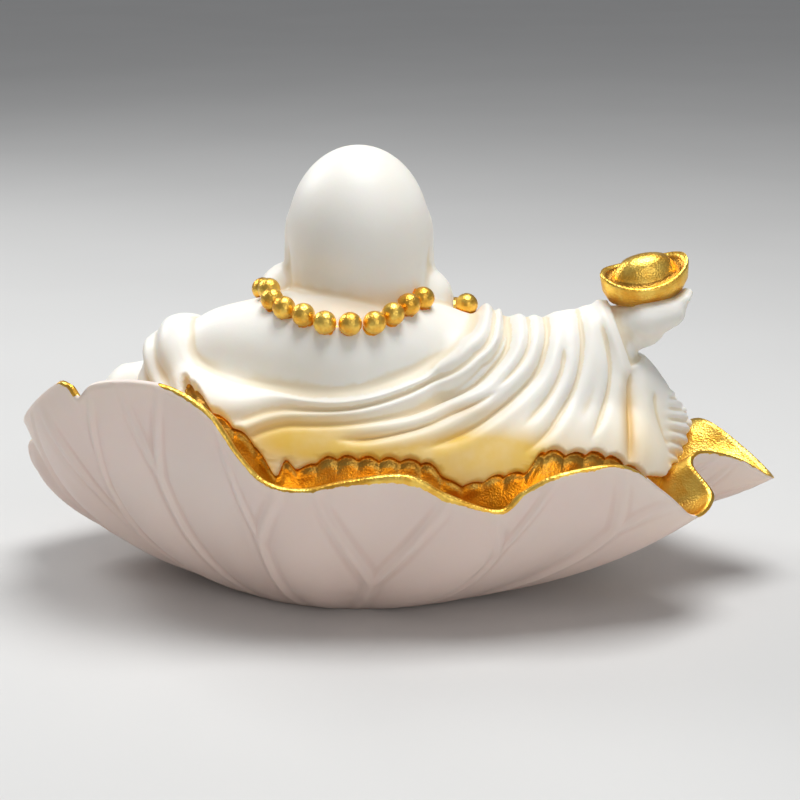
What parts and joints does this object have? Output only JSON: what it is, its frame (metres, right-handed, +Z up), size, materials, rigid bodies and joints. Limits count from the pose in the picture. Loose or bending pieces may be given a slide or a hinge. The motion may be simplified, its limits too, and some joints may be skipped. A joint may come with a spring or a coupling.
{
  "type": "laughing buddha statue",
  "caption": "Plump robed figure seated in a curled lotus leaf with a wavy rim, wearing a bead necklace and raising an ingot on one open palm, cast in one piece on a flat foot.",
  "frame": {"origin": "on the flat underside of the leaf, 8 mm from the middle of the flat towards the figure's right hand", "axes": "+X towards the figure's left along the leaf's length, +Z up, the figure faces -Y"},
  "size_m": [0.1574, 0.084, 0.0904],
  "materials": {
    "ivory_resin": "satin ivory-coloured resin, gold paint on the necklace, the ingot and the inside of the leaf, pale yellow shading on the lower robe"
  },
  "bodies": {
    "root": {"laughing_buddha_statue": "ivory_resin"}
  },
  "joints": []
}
==
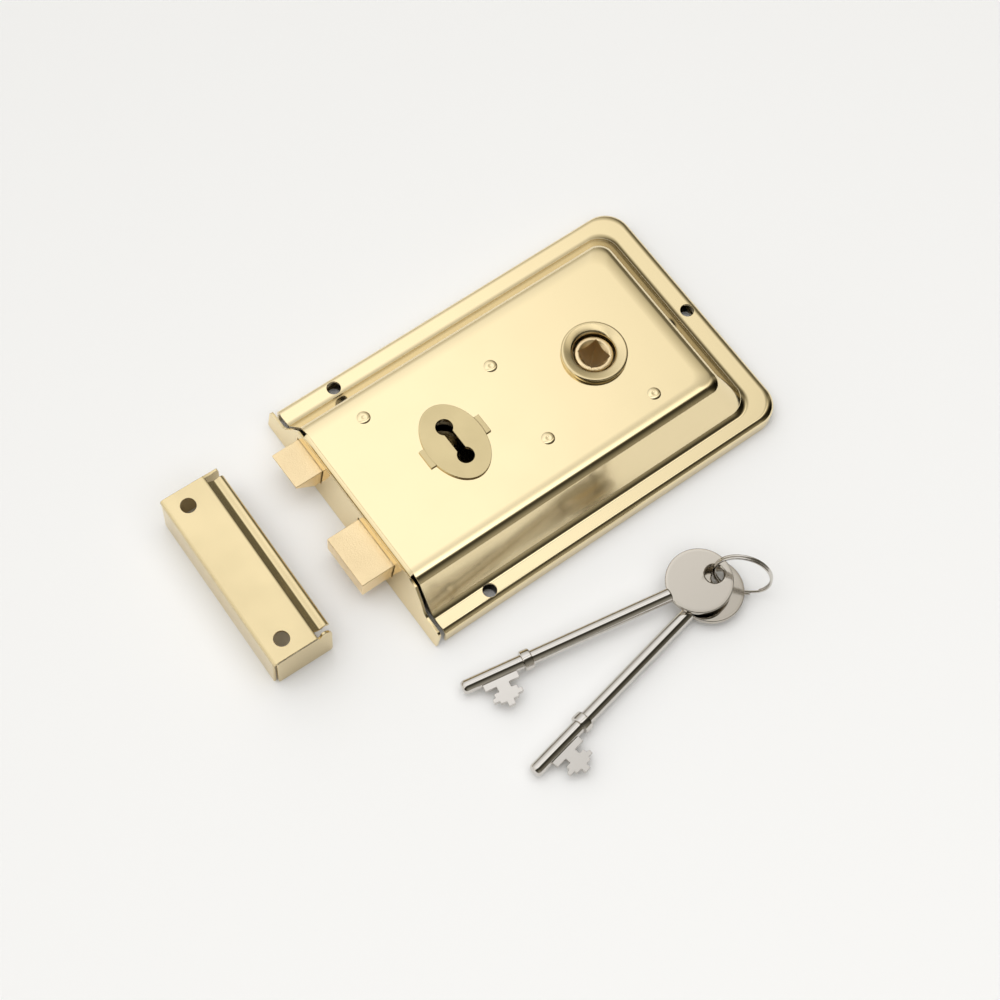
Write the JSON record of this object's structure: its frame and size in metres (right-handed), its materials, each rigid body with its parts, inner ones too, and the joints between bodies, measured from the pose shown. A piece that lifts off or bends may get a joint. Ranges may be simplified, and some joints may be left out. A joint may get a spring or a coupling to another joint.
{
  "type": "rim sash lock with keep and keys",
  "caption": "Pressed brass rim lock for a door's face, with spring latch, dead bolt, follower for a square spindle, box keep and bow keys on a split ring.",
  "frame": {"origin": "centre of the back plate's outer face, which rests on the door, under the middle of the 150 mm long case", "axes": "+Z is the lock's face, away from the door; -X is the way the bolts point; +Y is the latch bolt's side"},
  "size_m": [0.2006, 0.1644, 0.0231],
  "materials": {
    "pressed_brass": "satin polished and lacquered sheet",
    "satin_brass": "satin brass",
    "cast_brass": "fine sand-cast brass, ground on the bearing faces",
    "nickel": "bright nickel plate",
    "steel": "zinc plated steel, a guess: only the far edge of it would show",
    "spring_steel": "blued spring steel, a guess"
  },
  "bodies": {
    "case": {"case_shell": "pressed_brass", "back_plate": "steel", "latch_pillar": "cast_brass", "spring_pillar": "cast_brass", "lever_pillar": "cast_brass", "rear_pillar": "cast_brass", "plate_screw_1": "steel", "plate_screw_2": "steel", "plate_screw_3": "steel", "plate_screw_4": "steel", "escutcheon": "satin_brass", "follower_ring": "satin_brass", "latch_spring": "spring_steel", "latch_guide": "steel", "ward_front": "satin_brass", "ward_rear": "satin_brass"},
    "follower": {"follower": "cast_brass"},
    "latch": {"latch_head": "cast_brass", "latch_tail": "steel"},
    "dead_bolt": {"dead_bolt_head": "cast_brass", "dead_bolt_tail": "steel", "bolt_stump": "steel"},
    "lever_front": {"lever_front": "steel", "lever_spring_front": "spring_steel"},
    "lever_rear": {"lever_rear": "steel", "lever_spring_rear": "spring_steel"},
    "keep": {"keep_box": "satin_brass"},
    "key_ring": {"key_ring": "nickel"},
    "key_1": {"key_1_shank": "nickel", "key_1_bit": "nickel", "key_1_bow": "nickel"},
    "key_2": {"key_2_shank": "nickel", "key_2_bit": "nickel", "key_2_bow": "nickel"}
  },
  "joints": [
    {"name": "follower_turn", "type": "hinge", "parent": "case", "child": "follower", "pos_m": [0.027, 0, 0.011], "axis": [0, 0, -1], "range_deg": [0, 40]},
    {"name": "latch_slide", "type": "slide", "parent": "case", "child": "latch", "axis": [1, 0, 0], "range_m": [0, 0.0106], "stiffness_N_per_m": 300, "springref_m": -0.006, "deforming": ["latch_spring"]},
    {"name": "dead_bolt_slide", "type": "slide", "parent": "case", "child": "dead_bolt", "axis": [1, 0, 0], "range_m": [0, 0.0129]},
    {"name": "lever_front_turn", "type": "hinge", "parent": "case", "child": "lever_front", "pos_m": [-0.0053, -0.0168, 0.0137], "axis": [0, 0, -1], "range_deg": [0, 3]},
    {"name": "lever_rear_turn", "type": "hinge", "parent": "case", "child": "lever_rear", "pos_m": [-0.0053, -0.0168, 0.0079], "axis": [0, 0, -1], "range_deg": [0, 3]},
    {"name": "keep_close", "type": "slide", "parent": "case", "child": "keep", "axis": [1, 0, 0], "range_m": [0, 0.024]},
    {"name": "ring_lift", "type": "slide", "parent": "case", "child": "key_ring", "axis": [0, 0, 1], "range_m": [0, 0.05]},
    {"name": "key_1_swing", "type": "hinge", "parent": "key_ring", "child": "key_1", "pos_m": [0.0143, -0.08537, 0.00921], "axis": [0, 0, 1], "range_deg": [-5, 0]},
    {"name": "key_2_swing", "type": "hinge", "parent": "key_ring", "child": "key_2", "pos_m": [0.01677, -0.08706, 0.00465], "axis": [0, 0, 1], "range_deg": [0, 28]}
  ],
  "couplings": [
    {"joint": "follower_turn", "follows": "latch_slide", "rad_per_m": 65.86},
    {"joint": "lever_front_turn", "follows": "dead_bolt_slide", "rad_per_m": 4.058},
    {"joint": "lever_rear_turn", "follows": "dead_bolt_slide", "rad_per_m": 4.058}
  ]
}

→ Exercise brief: From the material, report only how many lines include the word "JSON".

→ Full output: 2